Now this is bad news, but here’s the good news. Jesus Christ said in John 3:16: “For God so loved the world, that he gave his only begotten Son, that whosoever believeth in him should not perish, but have everlasting life.”

Just believe in your heart that Jesus Christ died for your sins, was buried, and rose from the dead by the power of God for you so that you can live eternally with Him. Pray and ask Him to come into your heart today, and He will.

Romans 10:9 & 13 says, “That if thou shalt confess with thy mouth the Lord Jesus, and shalt believe in thine heart that God hath raised him from the dead, thou shalt be saved… For whosoever shall call upon the name of the Lord shall be saved.”

If you believe that Jesus Christ died on the cross for your sins, was buried, and rose from the dead, and you want to trust Him for your salvation today, please pray with me this simple prayer: Holy Father God, I realize that I am a sinner and that I have done some bad things in my life. For Jesus Christ sake, please forgive me of my sins. I now believe with all of my heart that Jesus Christ died for me, was buried, and rose again. Lord Jesus, please come into my heart and save my soul and change my life today. Amen.
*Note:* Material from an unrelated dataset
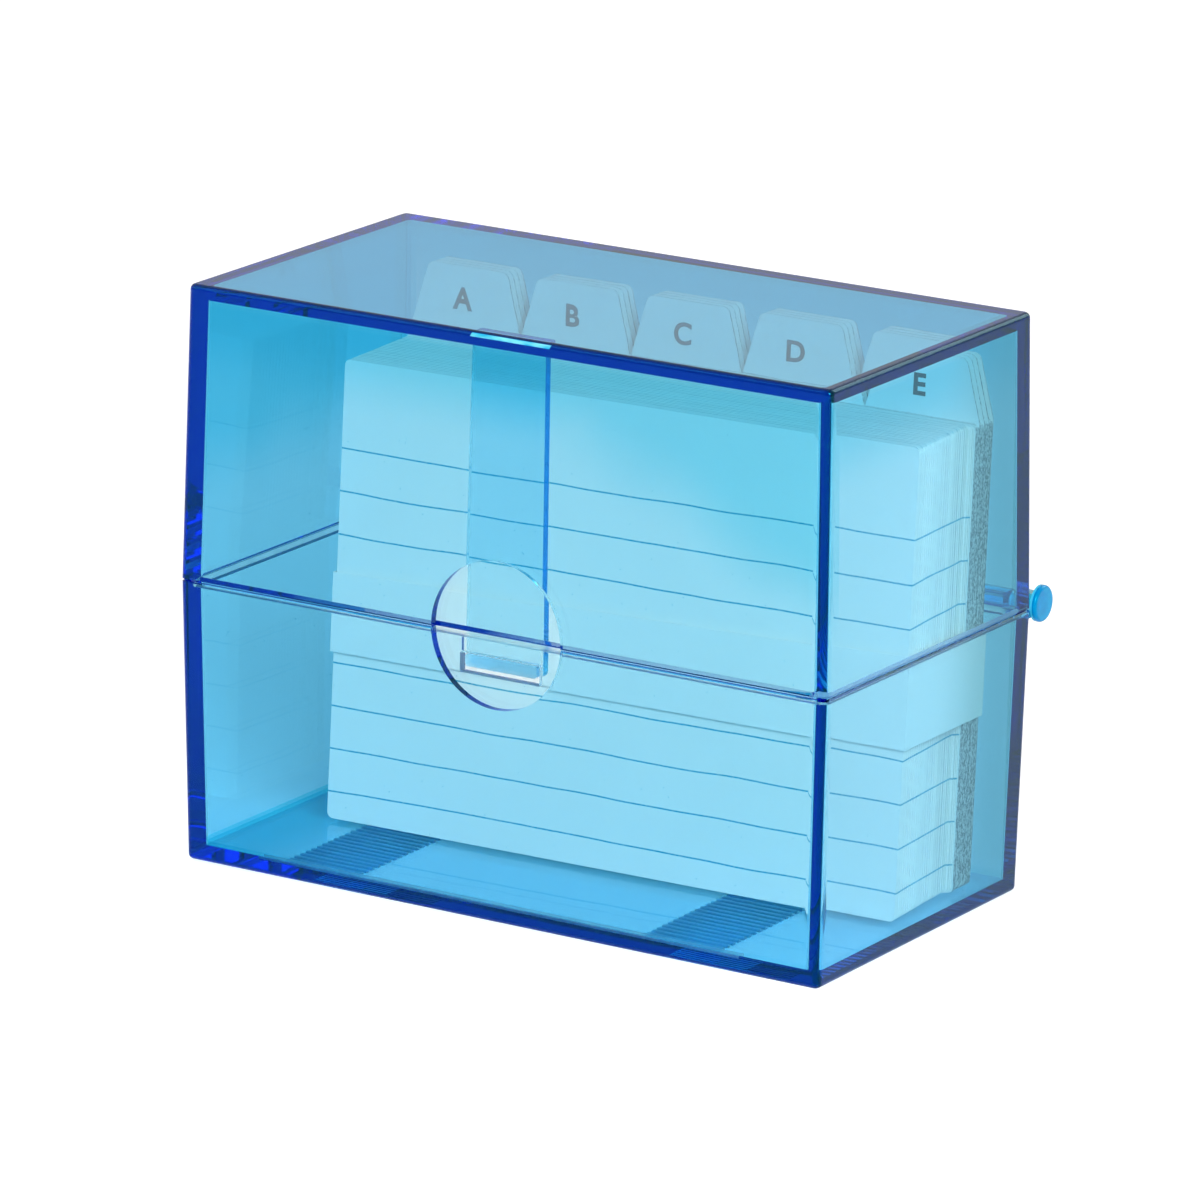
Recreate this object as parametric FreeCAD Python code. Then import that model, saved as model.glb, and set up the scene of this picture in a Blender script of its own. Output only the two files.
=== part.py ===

If you just trusted Jesus Christ as your Saviour, and you prayed that prayer and meant it from your heart, I declare to you that based upon the Word of God, you are now saved from Hell and you are on your way to Heaven. Welcome to the family of God! Congratulations on trusting Jesus Christ as your Lord and Saviour. You have done the most important thing in life. For more information to help you grow in your newfound faith in Christ, go to Gospel Light and read “What To Do After You Enter Through the Door”. Jesus Christ said in John 10:9, “I am the door, by me if any man enter in, he shall be saved, and shall go in and out, and find pasture.”

God loves you. We love you. And may God bless you.